Anna, its heroine, wouldn't be quite so eager to escape Los Angeles if said cheater hadn't recently become pop culture's latest It Boy, his image taunting her from magazine covers. To nurse her wounded heart, she flees to Paris, keys to her aunt's empty apartment in hand. Courtesy of her French father, Anna has dual citizenship; she knows the language and the city, and she has friends there.


When she needs a job, the owner of a bookshop near the Palais du Luxembourg hires her to translate into English an erotic roman à clef by a well-known man whose identity is to remain a secret from her. So assiduously guarded is the text that it's doled out to her a chapter at a time. To us, it becomes a book within a book, and we watch as Anna confronts the issues that bedevil anyone trying to fully and richly convey in one language something that is said in another.


With an American translator as its heroine and an intrigue about authorship at its center, "Foreign Tongue" could hardly be more enamored of literature and the nuances of language. When those things are somehow concerned with sex and affairs of the heart, so much the better.


It's a spirit perfectly captured by the epigraph to an early chapter, a question posed in French by novelist and critic Frédéric Beigbeder, fluidly translated by Marsot: "Why do your knees make me want to invent transitive verbs?"


For Marsot, who splits her time between Los Angeles and Paris and has worked as a translator of television and film scripts, translation is more than a subject. It's a task she sets herself here, studding "Foreign Tongue" with French words and passages. She manages, rather astonishingly, to make her meanings clear to readers who don't speak the language while avoiding the trap of over-explaining to those who do.


"You translate a whole culture when you translate a novel," an acquaintance tells Anna, so it's a boon to her work, not to mention her mood, that she soon falls hard for the tall, square-jawed actor-director Olivier Vallant, whose numerous attractions include a habit of assembling delectable breakfasts while she sleeps.


But Anna is a bit of a rube at love, easily taken in by charm and good looks, willing to ignore what common sense tells her she ought at least to investigate.
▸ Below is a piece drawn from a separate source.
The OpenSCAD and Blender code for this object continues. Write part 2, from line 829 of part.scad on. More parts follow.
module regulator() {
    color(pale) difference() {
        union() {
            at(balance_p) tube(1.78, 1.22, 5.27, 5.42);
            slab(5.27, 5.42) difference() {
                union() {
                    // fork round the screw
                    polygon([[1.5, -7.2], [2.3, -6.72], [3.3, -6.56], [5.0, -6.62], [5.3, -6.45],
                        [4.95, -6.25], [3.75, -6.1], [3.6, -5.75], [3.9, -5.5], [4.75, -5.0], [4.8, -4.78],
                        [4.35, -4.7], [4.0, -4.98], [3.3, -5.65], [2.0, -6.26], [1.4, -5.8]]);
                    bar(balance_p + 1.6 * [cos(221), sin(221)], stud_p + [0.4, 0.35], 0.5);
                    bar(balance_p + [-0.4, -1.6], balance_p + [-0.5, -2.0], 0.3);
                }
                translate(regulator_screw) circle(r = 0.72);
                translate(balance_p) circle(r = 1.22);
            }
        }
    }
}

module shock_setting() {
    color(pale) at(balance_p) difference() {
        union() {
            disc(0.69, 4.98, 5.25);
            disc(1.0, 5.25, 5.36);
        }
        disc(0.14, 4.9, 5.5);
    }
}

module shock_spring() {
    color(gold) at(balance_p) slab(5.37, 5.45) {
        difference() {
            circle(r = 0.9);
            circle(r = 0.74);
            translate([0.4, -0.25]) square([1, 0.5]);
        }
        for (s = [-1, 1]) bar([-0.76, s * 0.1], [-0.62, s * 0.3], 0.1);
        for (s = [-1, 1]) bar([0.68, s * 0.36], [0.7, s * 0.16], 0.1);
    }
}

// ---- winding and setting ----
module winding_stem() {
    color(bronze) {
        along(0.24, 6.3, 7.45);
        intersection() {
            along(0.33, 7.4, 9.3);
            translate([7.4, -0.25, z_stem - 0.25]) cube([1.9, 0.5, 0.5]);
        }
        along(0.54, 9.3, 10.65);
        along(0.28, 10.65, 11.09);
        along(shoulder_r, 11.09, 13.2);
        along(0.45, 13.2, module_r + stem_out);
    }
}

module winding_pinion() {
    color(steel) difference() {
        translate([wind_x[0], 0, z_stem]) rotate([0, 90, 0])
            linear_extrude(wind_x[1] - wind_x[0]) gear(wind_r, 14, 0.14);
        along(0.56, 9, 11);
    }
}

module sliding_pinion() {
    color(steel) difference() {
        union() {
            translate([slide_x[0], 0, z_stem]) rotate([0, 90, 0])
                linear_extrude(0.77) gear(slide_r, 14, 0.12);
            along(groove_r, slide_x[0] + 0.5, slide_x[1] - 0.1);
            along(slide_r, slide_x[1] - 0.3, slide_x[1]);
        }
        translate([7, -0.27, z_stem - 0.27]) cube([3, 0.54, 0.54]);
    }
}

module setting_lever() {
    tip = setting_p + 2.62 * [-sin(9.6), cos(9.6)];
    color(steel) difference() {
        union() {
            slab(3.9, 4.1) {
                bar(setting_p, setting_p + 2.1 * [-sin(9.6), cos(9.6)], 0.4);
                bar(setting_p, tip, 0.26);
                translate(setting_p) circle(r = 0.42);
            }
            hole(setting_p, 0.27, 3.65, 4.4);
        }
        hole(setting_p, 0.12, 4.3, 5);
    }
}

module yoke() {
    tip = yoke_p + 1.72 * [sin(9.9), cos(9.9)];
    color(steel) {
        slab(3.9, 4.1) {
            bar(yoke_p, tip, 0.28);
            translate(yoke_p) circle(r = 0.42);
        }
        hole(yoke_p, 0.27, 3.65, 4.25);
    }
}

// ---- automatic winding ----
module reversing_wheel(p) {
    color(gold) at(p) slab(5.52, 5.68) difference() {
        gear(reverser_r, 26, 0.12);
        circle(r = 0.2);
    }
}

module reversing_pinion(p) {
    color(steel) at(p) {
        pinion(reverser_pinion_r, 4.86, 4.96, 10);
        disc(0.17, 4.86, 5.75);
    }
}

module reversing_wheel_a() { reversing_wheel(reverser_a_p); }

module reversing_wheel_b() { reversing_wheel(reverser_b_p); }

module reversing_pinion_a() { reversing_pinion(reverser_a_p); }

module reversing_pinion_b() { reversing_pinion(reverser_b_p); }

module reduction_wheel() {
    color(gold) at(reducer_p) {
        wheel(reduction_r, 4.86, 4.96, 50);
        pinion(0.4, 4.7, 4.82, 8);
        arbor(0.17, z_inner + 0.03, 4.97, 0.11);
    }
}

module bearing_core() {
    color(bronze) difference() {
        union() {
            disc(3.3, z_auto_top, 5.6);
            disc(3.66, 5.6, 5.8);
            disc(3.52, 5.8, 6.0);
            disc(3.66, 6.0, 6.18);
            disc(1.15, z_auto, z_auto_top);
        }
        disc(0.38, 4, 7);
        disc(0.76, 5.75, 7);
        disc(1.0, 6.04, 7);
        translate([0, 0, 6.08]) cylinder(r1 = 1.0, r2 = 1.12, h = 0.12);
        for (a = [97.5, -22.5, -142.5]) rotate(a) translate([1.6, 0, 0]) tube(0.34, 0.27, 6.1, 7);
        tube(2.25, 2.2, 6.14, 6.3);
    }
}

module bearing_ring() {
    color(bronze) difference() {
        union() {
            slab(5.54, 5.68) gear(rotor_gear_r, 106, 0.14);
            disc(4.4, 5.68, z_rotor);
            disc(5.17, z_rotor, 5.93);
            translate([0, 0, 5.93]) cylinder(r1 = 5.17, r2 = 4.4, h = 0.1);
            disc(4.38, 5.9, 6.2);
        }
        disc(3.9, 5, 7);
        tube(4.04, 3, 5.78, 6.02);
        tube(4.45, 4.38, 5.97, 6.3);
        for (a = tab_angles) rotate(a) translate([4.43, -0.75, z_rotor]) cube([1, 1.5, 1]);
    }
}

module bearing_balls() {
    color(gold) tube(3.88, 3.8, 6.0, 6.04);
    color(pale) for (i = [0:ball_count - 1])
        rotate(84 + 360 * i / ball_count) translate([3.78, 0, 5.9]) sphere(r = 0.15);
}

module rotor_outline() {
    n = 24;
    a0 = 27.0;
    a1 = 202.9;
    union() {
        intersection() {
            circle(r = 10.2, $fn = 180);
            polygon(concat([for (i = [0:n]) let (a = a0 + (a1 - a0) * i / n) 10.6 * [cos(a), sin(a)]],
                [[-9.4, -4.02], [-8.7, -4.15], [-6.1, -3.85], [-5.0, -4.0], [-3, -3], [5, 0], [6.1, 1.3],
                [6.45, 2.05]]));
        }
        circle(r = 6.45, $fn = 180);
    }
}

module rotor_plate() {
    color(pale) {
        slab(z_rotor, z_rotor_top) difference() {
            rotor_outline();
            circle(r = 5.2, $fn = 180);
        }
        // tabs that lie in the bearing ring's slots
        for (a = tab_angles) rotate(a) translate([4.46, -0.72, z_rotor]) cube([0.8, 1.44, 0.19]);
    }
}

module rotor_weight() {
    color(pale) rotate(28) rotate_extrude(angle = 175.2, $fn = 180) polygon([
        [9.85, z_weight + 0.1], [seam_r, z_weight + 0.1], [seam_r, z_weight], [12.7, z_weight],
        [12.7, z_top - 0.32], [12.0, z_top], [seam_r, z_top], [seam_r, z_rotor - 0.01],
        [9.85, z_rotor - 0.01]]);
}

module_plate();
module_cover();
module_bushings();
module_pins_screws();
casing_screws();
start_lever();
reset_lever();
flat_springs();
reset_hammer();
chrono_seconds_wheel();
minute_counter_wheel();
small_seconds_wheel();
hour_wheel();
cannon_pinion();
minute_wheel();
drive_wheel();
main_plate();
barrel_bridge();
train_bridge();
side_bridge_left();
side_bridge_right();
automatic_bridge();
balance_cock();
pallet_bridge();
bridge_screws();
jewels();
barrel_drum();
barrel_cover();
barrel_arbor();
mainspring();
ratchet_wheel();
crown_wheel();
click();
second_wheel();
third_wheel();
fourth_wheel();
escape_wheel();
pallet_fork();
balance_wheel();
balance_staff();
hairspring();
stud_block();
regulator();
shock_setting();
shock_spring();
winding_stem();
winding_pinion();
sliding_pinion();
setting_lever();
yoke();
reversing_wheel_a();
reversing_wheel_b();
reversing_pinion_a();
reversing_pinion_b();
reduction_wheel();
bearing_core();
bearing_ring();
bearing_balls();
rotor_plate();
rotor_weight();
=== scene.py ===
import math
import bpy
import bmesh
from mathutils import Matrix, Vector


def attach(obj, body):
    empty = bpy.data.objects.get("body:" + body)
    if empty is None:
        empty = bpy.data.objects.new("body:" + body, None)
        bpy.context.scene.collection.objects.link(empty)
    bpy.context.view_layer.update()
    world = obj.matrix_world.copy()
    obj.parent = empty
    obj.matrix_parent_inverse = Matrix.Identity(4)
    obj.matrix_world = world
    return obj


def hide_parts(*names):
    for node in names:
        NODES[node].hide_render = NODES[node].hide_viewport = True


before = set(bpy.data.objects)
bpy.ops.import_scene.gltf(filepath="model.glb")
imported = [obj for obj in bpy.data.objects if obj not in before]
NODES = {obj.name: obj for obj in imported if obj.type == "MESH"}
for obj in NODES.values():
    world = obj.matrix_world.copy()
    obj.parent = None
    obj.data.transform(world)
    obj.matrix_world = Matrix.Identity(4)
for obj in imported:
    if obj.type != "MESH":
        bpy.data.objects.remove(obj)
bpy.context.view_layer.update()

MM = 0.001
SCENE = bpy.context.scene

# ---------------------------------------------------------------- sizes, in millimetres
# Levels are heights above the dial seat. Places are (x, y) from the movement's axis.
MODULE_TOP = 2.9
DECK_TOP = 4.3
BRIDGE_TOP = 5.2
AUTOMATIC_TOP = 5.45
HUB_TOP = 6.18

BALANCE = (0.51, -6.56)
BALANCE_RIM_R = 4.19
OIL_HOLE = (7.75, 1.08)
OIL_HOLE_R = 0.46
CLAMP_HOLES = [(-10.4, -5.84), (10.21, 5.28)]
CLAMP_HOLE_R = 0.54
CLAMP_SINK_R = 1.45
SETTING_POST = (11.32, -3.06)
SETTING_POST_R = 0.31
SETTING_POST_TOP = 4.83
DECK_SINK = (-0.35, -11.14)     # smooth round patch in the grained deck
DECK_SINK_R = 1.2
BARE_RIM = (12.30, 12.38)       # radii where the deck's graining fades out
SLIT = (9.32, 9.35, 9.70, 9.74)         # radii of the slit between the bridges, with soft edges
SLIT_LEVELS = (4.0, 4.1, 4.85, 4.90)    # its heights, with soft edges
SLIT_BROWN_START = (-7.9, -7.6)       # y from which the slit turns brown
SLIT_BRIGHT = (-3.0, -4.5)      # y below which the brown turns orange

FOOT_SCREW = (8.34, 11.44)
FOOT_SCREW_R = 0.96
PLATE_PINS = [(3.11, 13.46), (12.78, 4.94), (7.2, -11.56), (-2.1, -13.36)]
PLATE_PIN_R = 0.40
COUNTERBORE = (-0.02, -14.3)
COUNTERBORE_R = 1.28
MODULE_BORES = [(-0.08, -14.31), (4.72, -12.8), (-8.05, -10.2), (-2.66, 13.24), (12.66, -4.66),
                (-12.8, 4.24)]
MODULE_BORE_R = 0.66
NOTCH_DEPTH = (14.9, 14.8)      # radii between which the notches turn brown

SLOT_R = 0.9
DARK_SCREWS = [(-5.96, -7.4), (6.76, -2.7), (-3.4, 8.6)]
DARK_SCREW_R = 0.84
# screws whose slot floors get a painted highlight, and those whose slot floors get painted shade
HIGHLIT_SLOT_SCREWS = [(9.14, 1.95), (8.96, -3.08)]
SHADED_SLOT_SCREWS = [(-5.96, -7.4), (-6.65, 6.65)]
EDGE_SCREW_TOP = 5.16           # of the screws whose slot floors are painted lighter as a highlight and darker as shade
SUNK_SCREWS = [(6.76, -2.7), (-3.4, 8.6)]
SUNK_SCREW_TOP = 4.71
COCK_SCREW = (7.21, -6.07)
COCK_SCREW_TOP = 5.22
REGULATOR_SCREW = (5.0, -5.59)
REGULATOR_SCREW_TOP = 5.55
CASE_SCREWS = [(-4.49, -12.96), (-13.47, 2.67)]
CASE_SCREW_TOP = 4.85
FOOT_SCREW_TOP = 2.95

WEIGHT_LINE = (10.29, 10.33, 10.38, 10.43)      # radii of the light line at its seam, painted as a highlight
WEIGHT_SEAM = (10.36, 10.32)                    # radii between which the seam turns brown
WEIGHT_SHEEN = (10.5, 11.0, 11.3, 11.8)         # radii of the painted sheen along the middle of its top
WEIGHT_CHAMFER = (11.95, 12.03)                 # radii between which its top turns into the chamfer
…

There is, for example, Olivier's unhealthily avid interest in the novel she's translating. And is he still involved with the famous, older, married actress he's directing in a play, even if he says their romance is through?


Anna's avoidance of confrontation enables Marsot to sustain such ambiguities and draw out suspense as she sprinkles the narrative with red herrings -- about Olivier, about the anonymous author and his novel and about the strange behavior of Anna's closest friend in Paris, an editor in his 60s whom she long ago nicknamed Bunny. (The name is forced on the character in the interest of foreshadowing. It's a gratingly too-cute appellation for a dignified man well over 6 feet tall; it does, however, perfectly set up a poignant line more than 300 pages in.)


As the book Anna is translating shifts from erotic adventure to love story to something darker and more searching, so does her daily life. Whether the parallels are the product of coincidence, the unknown novelist's design or her own perception is a puzzle that pulls the reader along.


Occasionally Marsot's structure creaks, as when Anna keeps lucking into strangers who raise convenient points about translation, or when she turns mercurial in moments that feel engineered for the plot. But this grown-up smart-girl fantasy is generally well constructed. It's fun too.


"Tell me," Anna asks a friend, "what's it called in French when a film ends happily but in a way you don't believe?"


"An American ending," the friend replies.


Anna doesn't get an American ending, not in that sense. But she and Marsot are both straddling cultures. If the moonlit Parisian finish to "Foreign Tongue" is a little Hollywood, who says that's a bad thing?